Any of the other fractions from 0/256 through 255/256 can be made through optionally adding each of these values (eg 0.75 is src_2 + src_4). This might be useful if your embedded system does not have a fast multiplier (you can precalculate the necessary masks from the scaling factor once before processing all pixels), or if you only really need a limited set of scaling factors (you can just hardcode the combinations of power-of-two-fractions you need into a set of specialised scaling functions).

For example a specialised scale-by-0.75 function in its inner loop would just do:

dest = ((src >> 1) & 0x7f7f7f7fUL) + (src & 0x01010101UL) +
    ((src >> 2) & 0x3f3f3f3fUL) + ((src >> 1) & 0x01010101UL);

Although not applicable to your use case, this method can also be used to precalculate masks that apply different scaling factors to each component of the vector as well.

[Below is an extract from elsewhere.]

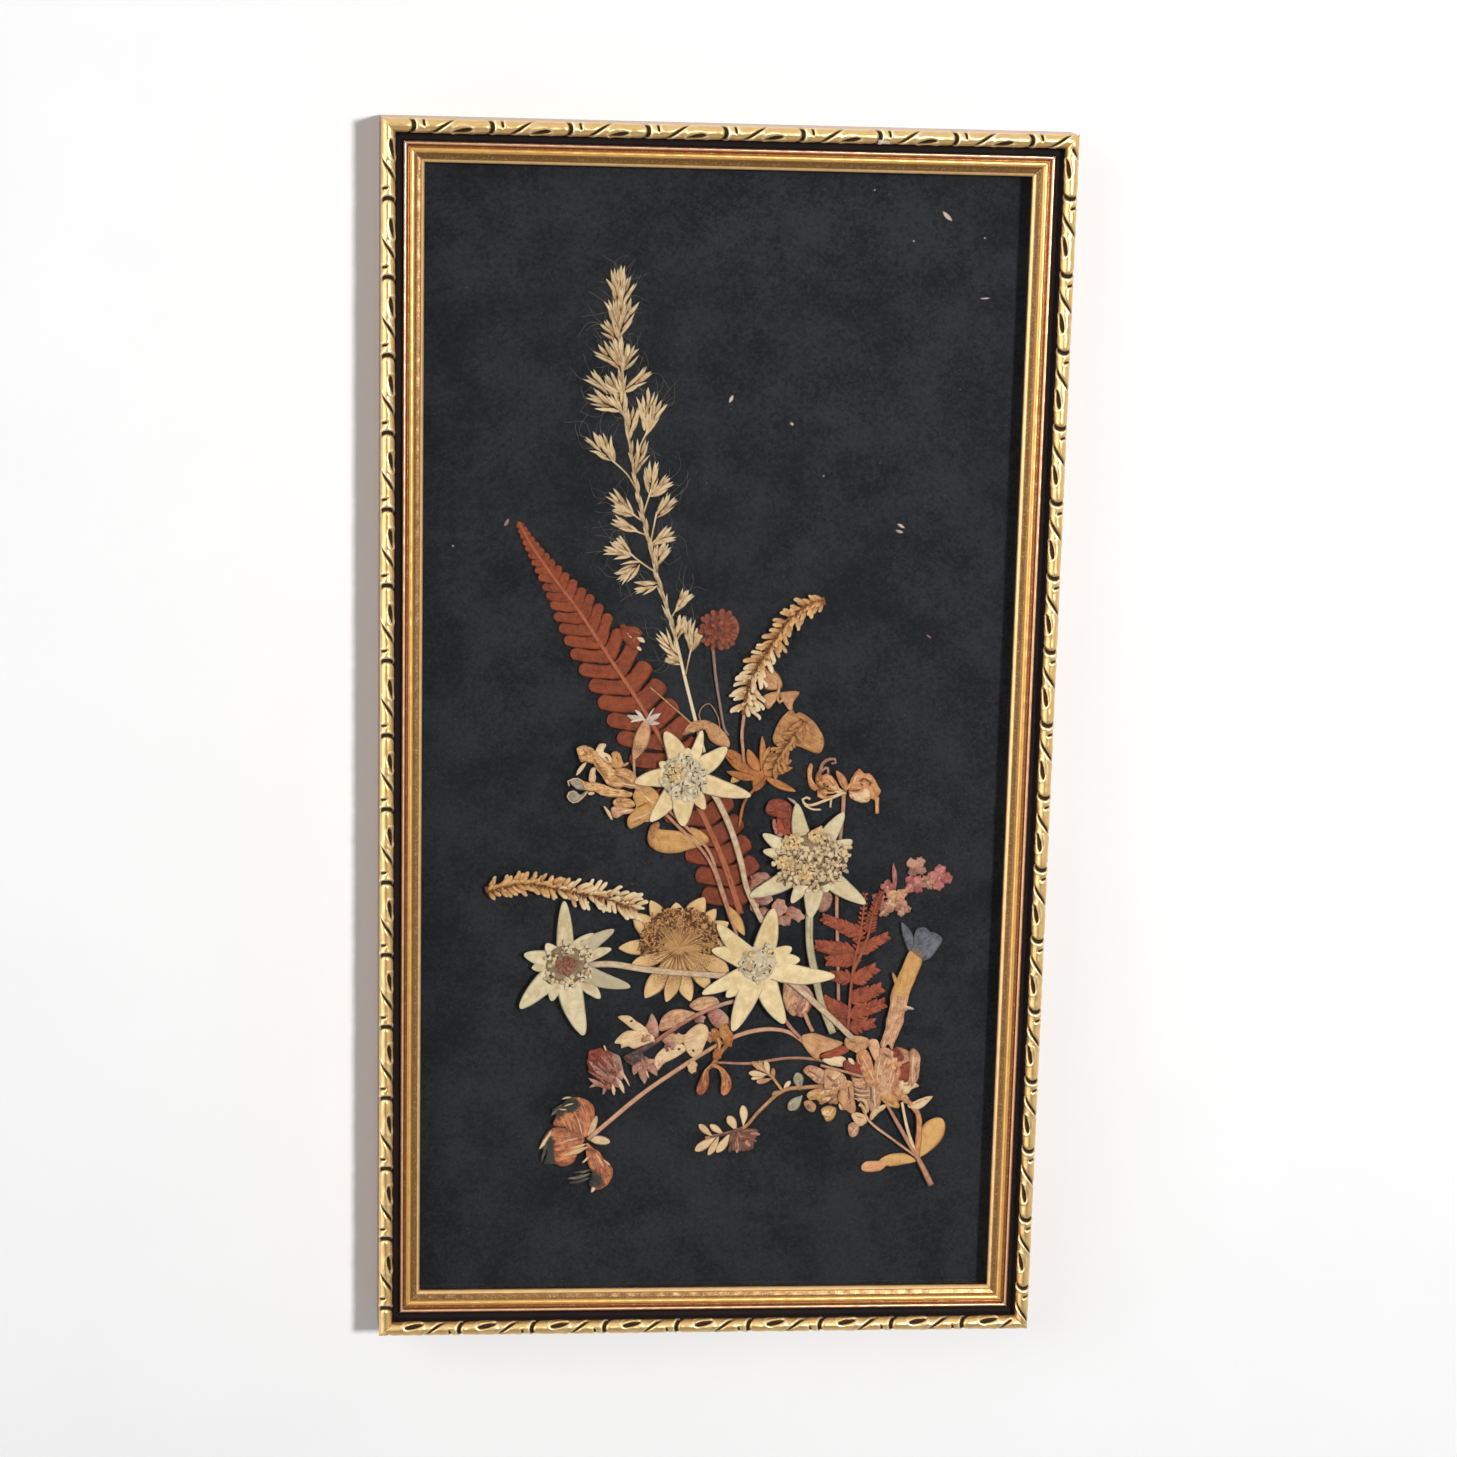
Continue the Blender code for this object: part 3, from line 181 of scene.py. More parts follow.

It has been mentioned in the discussion that the optimal solution can be architecture specific. Someone also suggested to code it in assembly. Assembly has a cost in terms of portability, but it also begs the question of whether (and by how much) you can beat the compiler's optimizer.

I did an experiment on an Arduino, which is based on an AVR microcontroller. This is a very limited 8-bit, Harvard, RISC MCU, with an 8 × 8 → 16-bit hardware multiplier.

Here is the straightforward implementation, using type-punning to multiply the individual bytes:

static inline uint32_t scale_pixel(uint32_t rgbw, uint16_t scale)
{
    union {
        uint32_t value;
        uint8_t bytes[4];
    } x = { .value = rgbw };
    x.bytes[0] = x.bytes[0] * scale >> 8;
    x.bytes[1] = x.bytes[1] * scale >> 8;
    x.bytes[2] = x.bytes[2] * scale >> 8;
    x.bytes[3] = x.bytes[3] * scale >> 8;
    return x.value;
}

Compiled with gcc at -Os (typical in these memory-constrained devices) this takes 28 CPU cycles to execute, i.e. 7 cycles per byte. The compiler is smart enough to allocate rgbw and x to the same CPU registers and thus avoid a copy.

Here is the version based on harold's answer:

static inline uint32_t scale_pixel(uint32_t rgbw, uint16_t scale)
{
    uint32_t rb = rgbw & 0x00FF00FF;
    uint32_t gw = (rgbw >> 8) & 0x00FF00FF;
    rb *= scale;
    gw *= scale;
    uint32_t out = ((rb >> 8) & 0x00FF00FF) | (gw & 0xFF00FF00);
    return out;
}

This is a very smart optimization that is likely to pay off on a 32-bit MCU. However, on this small 8-bitter, it took 176 CPU cycles to execute! The generated assembly features two calls to a library function that implements a full 32-bit multiplication, along with many moving and clearing registers.

Lastly, here is my inline assembly version:

static inline uint32_t scale_pixel(uint32_t rgbw, uint16_t scale)
{
    asm(
        "tst %B[scale]           \n\t"  // test high byte of scale
        "brne 0f                 \n\t"  // if non zero, we are done
        "mul %A[rgbw], %A[scale] \n\t"  // multiply LSB
        "mov %A[rgbw], r1        \n\t"  // move result into place
        "mul %B[rgbw], %A[scale] \n\t"  // same with three other bytes
        "mov %B[rgbw], r1        \n\t"  // ...
        "mul %C[rgbw], %A[scale] \n\t"
        "mov %C[rgbw], r1        \n\t"
        "mul %D[rgbw], %A[scale] \n\t"
        "mov %D[rgbw], r1        \n"
        "0:"
        : [rgbw] "+r" (rgbw)   // output
        : [scale] "r" (scale)  // input
        : "r0", "r1"  // clobbers
    );
    return rgbw;
}

This one uses the fact that the scale factor can be no larger than 256. In fact, any factor greater than 256 is treated as 256, which could be considered a feature. The execution takes 14 cycles, and only 3 cycles if the scale is 256.

Summary:

  • 176 cycles for the version optimized for a 32-bit core
  • 28 cycles for the naive type-punning version
  • 14 cycles for the assembly version

My conclusion from this experiment is that you are looking here at the kind of micro-optimization where architecture really matters. You can't seriously try to optimize this at the C level without any assumption about the architecture it will run on. Also, if a factor 2 in the speed matters to you, it is worth trying an implementation in assembly. Use conditional compilation to enable the asm implementation in the targeted architecture, and fall back to a generic C implementation in any other architecture.